> WHAT YOU SHOULD DO
Return the whole listing exactly as it stands.

> MATERIAL

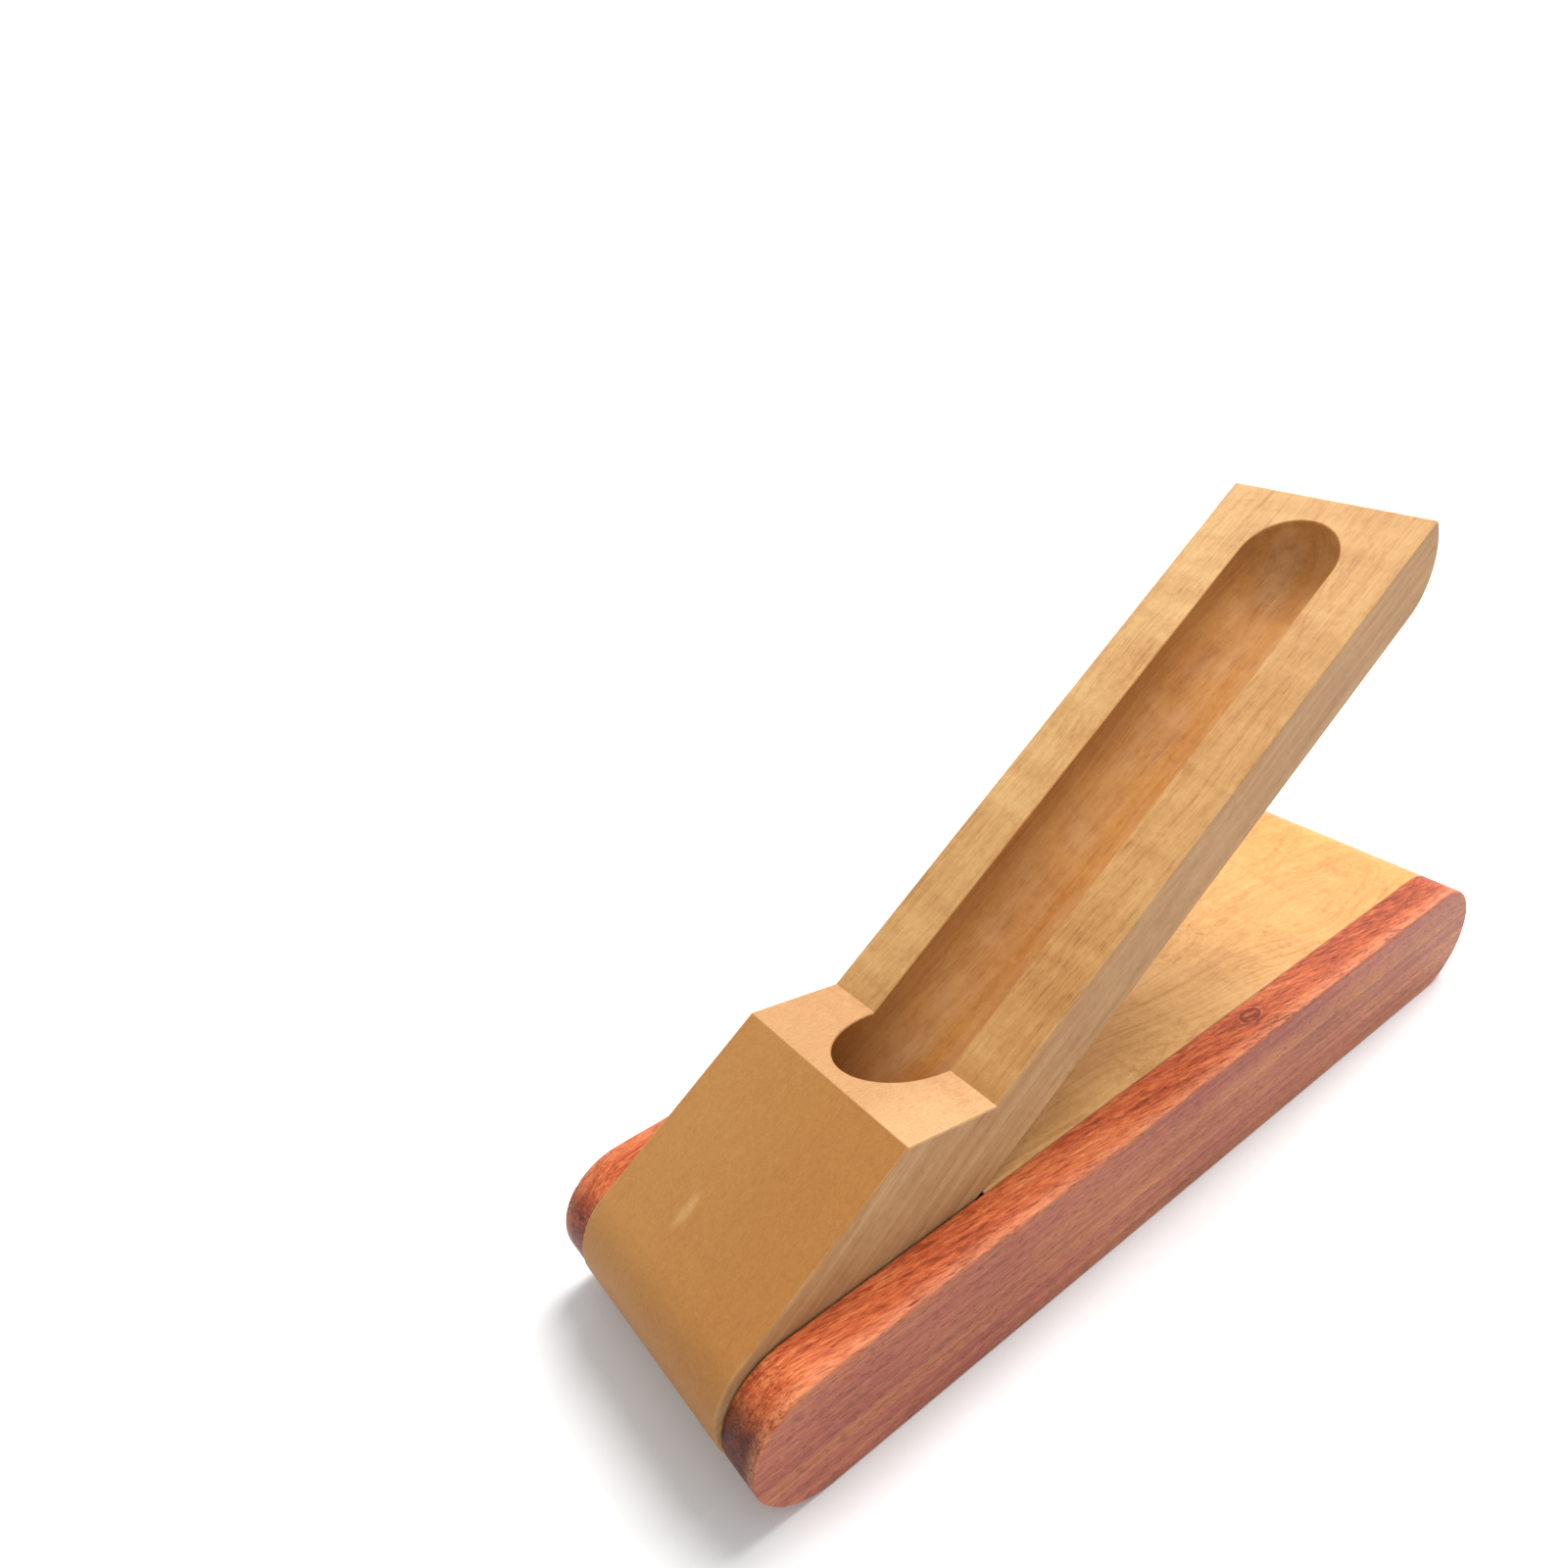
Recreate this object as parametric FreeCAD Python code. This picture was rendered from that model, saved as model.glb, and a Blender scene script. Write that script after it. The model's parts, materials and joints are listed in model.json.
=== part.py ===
import FreeCAD, Part
import math
import os

# Flip-open wooden case for one fountain pen, in millimetres.
#
# Two dark stadium-shaped rails stand either side of a pale centre board that
# fills only the upper half of the case's height.  A pale tray, as long as the
# case, turns on two pins hidden between the rails.  Its near end is a
# full-height block with a round pocket for the pen's tip; the rest is a
# half-height arm with a half-round groove.  Closed, the arm lies in the slot
# under the centre board.  Open, as modelled here, it has gone the long way
# round the near end and leans with its back on the board's near edge.
#
# +X runs along the case from its hinged end, +Y across it, +Z up.  The origin
# is the bottom centre of the open case's bounding box.

# ---- driving dimensions ----
case_length = 160.0
case_width = 50.0
case_height = 21.0
rail_thickness = 7.0
rail_edge_round = 0.45

tray_side_gap = 0.4           # between the tray's side and the rail beside it
tray_inset = 0.2              # the tray's back lies this far inside the rails' outline
parting_gap = 0.3             # closed, between the tray's face and the board's underside
facet_top = 43.0              # hinged end to the facet's upper edge on the closed tray
facet_bottom = 54.0           # hinged end to the facet's lower edge on the closed tray
facet_gap = 0.4               # closed, along X between the tray's facet and the board's
tray_edge_round = 0.35
board_edge_round = 0.25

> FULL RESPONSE
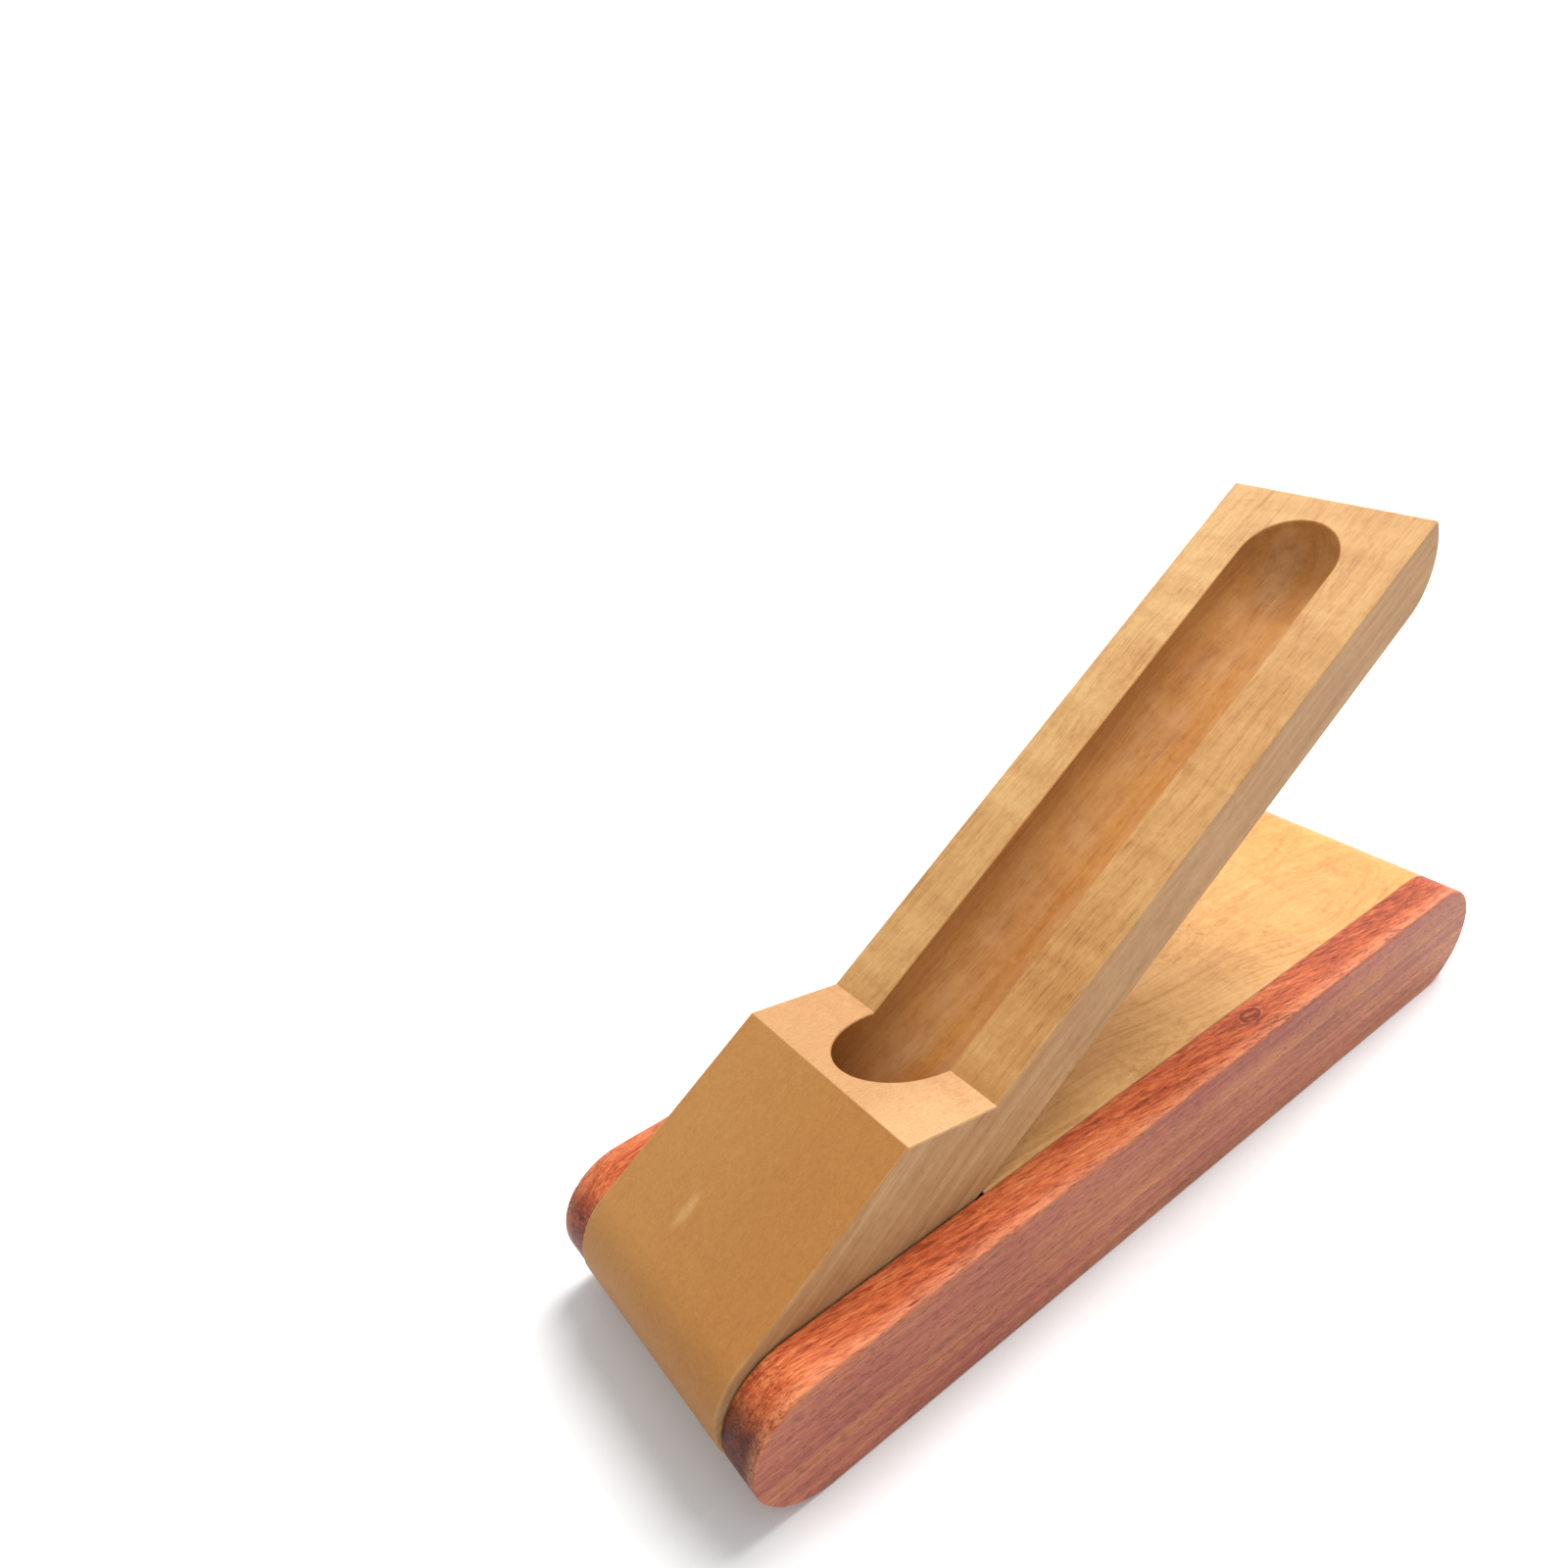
Recreate this object as parametric FreeCAD Python code. This picture was rendered from that model, saved as model.glb, and a Blender scene script. Write that script after it. The model's parts, materials and joints are listed in model.json.
=== part.py ===
import FreeCAD, Part
import math
import os

# Flip-open wooden case for one fountain pen, in millimetres.
#
# Two dark stadium-shaped rails stand either side of a pale centre board that
# fills only the upper half of the case's height.  A pale tray, as long as the
# case, turns on two pins hidden between the rails.  Its near end is a
# full-height block with a round pocket for the pen's tip; the rest is a
# half-height arm with a half-round groove.  Closed, the arm lies in the slot
# under the centre board.  Open, as modelled here, it has gone the long way
# round the near end and leans with its back on the board's near edge.
#
# +X runs along the case from its hinged end, +Y across it, +Z up.  The origin
# is the bottom centre of the open case's bounding box.

# ---- driving dimensions ----
case_length = 160.0
case_width = 50.0
case_height = 21.0
rail_thickness = 7.0
rail_edge_round = 0.45

tray_side_gap = 0.4           # between the tray's side and the rail beside it
tray_inset = 0.2              # the tray's back lies this far inside the rails' outline
parting_gap = 0.3             # closed, between the tray's face and the board's underside
facet_top = 43.0              # hinged end to the facet's upper edge on the closed tray
facet_bottom = 54.0           # hinged end to the facet's lower edge on the closed tray
facet_gap = 0.4               # closed, along X between the tray's facet and the board's
tray_edge_round = 0.35
board_edge_round = 0.25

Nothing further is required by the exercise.